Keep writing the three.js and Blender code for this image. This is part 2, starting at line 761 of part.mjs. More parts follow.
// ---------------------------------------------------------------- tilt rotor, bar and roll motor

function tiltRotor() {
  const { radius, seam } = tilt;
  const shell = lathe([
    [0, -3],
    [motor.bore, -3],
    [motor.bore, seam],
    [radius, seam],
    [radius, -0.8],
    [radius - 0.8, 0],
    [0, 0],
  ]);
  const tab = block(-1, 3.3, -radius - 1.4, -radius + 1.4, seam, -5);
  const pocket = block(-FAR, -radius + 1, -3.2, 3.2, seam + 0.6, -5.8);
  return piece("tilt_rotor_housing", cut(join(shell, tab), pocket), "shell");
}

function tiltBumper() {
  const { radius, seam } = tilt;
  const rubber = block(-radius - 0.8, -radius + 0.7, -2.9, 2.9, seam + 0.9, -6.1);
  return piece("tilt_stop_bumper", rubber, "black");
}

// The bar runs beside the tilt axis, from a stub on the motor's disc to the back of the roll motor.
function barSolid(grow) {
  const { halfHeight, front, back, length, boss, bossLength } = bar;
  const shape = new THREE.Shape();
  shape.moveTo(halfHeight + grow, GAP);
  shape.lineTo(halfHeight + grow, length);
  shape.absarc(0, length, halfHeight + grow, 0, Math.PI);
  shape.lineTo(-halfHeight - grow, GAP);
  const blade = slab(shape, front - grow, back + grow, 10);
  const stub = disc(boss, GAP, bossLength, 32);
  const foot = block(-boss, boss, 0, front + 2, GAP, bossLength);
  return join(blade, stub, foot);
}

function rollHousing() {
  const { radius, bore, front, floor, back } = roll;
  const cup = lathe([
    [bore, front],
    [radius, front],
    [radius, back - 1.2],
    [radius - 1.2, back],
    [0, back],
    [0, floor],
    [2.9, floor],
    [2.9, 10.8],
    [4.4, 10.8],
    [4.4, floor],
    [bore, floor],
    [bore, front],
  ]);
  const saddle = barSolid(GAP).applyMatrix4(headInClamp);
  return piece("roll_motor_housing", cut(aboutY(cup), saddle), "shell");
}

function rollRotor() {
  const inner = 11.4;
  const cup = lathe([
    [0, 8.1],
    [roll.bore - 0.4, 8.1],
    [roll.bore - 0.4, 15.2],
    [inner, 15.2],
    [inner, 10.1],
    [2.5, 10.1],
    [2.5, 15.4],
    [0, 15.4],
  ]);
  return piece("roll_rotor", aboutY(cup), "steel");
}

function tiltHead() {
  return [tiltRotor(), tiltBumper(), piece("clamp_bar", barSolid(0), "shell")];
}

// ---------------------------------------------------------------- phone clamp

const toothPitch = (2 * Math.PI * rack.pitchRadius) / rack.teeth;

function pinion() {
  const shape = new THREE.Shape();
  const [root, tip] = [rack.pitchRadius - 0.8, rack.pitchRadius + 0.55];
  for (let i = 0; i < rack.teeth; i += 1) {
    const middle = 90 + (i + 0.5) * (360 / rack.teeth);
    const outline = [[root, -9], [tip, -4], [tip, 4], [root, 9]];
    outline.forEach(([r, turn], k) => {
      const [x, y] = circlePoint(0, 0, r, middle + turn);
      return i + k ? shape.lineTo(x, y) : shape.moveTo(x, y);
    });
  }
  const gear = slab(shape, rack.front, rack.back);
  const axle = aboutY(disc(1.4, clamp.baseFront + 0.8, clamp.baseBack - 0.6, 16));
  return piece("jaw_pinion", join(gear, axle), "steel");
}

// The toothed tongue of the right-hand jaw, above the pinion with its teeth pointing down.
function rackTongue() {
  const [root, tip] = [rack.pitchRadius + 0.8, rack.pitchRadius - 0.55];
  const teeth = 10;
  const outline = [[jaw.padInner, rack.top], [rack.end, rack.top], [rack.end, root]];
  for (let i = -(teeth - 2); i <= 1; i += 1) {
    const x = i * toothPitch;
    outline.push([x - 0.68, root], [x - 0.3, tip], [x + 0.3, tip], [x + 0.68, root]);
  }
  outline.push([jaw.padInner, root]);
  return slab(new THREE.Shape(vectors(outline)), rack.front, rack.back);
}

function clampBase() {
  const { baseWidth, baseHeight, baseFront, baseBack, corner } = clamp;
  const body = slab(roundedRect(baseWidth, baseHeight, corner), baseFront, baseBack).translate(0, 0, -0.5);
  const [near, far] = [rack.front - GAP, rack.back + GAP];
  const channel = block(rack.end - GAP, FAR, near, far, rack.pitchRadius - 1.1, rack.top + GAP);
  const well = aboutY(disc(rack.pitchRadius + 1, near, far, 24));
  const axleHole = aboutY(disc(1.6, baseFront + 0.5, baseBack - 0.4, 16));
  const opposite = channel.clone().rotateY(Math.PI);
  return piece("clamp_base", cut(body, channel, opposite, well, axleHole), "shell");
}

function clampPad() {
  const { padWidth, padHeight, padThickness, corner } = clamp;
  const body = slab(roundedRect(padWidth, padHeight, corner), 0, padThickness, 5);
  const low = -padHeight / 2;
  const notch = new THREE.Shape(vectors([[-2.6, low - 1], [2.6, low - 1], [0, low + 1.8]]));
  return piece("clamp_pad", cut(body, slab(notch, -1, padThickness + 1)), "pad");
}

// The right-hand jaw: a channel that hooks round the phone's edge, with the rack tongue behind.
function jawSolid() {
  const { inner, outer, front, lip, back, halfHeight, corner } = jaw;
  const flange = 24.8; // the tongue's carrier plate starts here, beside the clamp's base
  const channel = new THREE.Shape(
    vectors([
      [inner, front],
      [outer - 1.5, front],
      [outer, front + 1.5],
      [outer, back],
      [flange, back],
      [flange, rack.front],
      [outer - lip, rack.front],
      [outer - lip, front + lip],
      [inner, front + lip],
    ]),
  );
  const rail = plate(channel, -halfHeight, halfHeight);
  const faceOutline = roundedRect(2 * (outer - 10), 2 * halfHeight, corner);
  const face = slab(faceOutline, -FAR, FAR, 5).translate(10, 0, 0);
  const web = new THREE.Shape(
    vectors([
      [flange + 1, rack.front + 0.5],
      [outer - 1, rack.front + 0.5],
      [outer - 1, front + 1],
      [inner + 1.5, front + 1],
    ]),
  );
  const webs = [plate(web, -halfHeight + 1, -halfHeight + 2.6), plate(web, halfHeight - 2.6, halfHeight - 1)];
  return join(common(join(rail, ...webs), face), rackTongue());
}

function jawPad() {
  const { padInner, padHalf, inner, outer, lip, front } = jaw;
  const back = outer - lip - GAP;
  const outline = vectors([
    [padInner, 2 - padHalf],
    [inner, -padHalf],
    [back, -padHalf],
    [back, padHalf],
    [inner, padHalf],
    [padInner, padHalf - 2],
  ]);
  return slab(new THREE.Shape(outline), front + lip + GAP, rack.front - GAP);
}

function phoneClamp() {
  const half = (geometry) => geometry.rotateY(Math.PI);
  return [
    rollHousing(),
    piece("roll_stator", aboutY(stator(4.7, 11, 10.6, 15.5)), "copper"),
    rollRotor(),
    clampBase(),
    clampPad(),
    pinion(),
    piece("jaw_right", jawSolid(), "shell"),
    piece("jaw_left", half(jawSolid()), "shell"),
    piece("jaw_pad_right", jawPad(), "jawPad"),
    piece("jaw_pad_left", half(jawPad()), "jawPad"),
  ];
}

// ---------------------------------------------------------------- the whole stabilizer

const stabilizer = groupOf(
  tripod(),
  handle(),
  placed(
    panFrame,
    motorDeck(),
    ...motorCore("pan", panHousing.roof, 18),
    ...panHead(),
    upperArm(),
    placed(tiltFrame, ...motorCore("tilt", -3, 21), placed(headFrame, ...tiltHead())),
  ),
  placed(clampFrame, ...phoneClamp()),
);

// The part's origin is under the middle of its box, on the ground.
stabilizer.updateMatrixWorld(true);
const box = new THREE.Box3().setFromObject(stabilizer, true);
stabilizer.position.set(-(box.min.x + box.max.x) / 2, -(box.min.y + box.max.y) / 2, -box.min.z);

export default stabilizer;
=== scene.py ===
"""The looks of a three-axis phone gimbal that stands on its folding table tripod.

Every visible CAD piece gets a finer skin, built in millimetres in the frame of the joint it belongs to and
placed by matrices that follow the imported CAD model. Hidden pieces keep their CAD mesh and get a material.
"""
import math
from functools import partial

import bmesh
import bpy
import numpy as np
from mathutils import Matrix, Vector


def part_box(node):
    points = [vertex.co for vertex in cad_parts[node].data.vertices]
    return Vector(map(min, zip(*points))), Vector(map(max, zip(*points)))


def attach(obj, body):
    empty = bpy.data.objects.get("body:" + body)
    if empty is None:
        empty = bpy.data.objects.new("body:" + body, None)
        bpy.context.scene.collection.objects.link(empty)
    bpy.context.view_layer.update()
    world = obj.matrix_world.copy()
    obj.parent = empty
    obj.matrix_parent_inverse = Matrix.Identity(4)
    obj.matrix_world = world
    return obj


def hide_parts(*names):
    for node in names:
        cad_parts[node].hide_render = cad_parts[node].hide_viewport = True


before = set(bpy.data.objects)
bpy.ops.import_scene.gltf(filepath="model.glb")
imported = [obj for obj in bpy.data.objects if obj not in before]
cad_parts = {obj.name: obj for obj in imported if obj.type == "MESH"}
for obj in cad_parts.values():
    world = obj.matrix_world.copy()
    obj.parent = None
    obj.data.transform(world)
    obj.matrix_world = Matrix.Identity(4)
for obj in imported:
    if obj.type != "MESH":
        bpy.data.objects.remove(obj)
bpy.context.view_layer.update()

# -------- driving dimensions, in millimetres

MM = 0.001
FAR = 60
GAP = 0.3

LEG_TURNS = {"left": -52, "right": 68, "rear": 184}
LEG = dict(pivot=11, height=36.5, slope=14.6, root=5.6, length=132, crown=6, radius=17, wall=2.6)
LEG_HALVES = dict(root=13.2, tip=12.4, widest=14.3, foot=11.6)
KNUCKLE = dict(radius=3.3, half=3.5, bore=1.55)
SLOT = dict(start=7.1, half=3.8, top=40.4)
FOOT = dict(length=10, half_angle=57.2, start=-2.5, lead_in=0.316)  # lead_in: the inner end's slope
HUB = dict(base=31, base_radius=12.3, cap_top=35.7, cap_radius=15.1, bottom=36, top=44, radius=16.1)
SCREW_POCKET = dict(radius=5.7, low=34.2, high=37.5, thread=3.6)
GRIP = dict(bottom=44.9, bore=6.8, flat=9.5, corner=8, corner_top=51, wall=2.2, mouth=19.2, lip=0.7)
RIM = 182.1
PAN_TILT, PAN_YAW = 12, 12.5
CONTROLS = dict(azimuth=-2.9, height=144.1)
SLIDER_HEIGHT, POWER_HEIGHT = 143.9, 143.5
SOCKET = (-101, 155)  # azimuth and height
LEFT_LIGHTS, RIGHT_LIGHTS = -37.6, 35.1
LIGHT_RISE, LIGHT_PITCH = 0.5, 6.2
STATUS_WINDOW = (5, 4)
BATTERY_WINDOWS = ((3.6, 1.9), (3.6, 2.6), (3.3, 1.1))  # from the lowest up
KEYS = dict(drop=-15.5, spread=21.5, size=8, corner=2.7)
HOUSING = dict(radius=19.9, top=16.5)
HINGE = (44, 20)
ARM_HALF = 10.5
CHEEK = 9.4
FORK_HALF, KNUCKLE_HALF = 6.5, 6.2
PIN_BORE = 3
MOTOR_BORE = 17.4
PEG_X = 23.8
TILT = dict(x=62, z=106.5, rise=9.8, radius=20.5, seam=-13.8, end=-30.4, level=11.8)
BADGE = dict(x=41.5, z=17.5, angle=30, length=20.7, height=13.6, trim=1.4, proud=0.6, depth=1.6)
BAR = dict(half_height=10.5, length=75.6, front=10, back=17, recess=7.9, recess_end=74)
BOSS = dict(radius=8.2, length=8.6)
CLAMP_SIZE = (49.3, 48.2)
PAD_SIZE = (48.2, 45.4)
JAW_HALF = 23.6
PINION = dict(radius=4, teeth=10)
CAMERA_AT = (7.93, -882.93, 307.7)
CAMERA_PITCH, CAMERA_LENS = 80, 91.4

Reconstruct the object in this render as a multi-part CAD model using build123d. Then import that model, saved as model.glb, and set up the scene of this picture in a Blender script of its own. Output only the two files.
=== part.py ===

◆ ◆ ◆ ◆ ◆

- [AIM] The lines to be given again exactly are those from the one containing "zip(*points))), Vector(map(max, zip(*points)))" up to and including the one containing "imported = [obj".

- [OUTPUT OF THE EXERCISE]
    return Vector(map(min, zip(*points))), Vector(map(max, zip(*points)))


def attach(obj, body):
    empty = bpy.data.objects.get("body:" + body)
    if empty is None:
        empty = bpy.data.objects.new("body:" + body, None)
        bpy.context.scene.collection.objects.link(empty)
    bpy.context.view_layer.update()
    world = obj.matrix_world.copy()
    obj.parent = empty
    obj.matrix_parent_inverse = Matrix.Identity(4)
    obj.matrix_world = world
    return obj


def hide_parts(*names):
    for node in names:
        cad_parts[node].hide_render = cad_parts[node].hide_viewport = True


before = set(bpy.data.objects)
bpy.ops.import_scene.gltf(filepath="model.glb")
imported = [obj for obj in bpy.data.objects if obj not in before]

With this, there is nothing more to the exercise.